# Popular Soups



## screamingmomma (Sep 26, 2011)

I am going to add soups for the first time to my off-premise catering menus.  I enjoy cheese potato, cream of broccoli, lentil  and good old chicken soup.   It is important to me to offer the most popular soups. What is your experience or suggestions with the top 5 soups.


----------



## shroomgirl (Aug 11, 2000)

mine is vegetable...I keep it vegan and loaded with fresh veg...super for lunches that have a large number of people

butternut squash...classic, simple yet can be dressed up like a sow going to the state fair. starts out vegan so can adapt easily

Gazpacho....what's not to love?

And frankly after that I've not served soup off site often....stews/braises/wet entrees sure but not soup per se


----------



## screamingmomma (Sep 26, 2011)

Thank you for your suggestions.  They sound delicious and makes a lot of sense as far as building on to them.


----------



## simonbaker (Mar 3, 2011)

A few soup suggestions:  Potato & ham, Chicken tortilla, Black bean & rice, Steak & potato or White chili.


----------



## screamingmomma (Sep 26, 2011)

Thank you Simon for your suggestions.  Would you believe Black Bean & Rice was the soup I prepared this evening for dinner at home.  I love all of your suggestions.


----------



## bazza (Apr 2, 2007)

Split pea and ham hock. Mussel chowder. Curried parsnip. .


----------



## chefedb (Apr 3, 2010)

Be careful with soups. The reason they stopped using on banquets was liability. Of all the things that fell on customers dropped by staff it was always soup. Cleaning bill payouts were a common thing.. On a buffet if they help themselves fine but not served to table.


----------



## simonbaker (Mar 3, 2011)

When doing soups for caterings we pre-dish it up in 10 oz. styro. foam bowls & put good fitting lids on them. Then, to hold & transport put in coolers.
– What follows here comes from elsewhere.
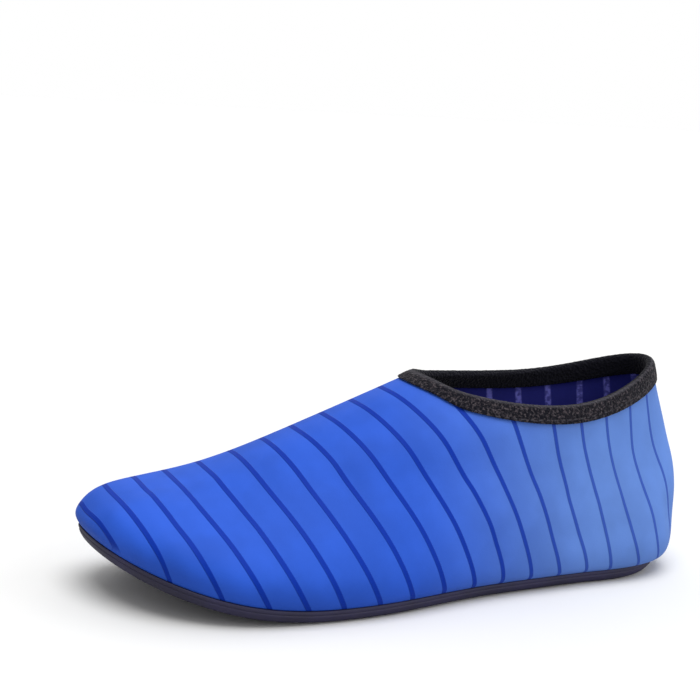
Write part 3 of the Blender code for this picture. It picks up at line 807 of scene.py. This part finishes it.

Between each layer put a sheet of sturdy cardboard. Works like a charm.


----------



## lentil (Sep 8, 2003)

Butternut squash or sweet potato bisque, beef barley,  caldo de pollo, chili....


----------



## chefdave11 (Oct 27, 2011)

Wild Mushroom, Beef and Barley Soup

Potato Leek and Spring Pea (great riff on a classic, super color, also great cold a la vichyssoise.)

Carrot Leek

Pumpkin Apple

6-Onion


----------



## simonbaker (Mar 3, 2011)

Chicken Dumpling soup

Mexican chicken soup

Fresh Vegetable bisque

Fresh tomato/basil


----------



## lentil (Sep 8, 2003)

Buffalo Chicken Chowder

Armenian Lentil

Cannonball Soup- start with sauteed bacon, add onion, garlic, carrots, celery.  Add prepared meatballs, beef stock, then broccoli, cauliflower.  Amazingly good and  hearty

Clam chowder

Italian Sausage and Risotto


----------



## williams (Aug 19, 2011)

Wild Mushroom soup is always a great soup. Try to include  Trompettes de mort, Girolles, Shitake,Oyster and Chanterelles. (As with all fungi recipes buy from a supplier if you don't know 100% how to identify)


----------



## shroomgirl (Aug 11, 2000)

those are some strong shrooms William.....nice selection, do you mix um?

Fresh, frozen or dried?


----------



## chefbillyb (Feb 8, 2009)

If I were to offer soup to my catering menu it would be a chowder or chili, I would not want people walking around with a loose watery soup that may result in a liability. The first thing you learn about catering is, if it could go wrong, it will go wrong. With all the menu items available, I can't see any reason to offer soup......................chefbillyb


----------



## williams (Aug 19, 2011)

shroomgirl said:


> those are some strong shrooms William.....nice selection, do you mix um?
> 
> Fresh, frozen or dried?


I personally buy dried* because of the ease although I can't get some of the more expensive ones so i go to a local deli and buy them fresh. Yeah I mix them together but I start with the Oyster and then add the rest gradually. *_(soak dried mushrooms for 20 mins in warm water before cooking)_


----------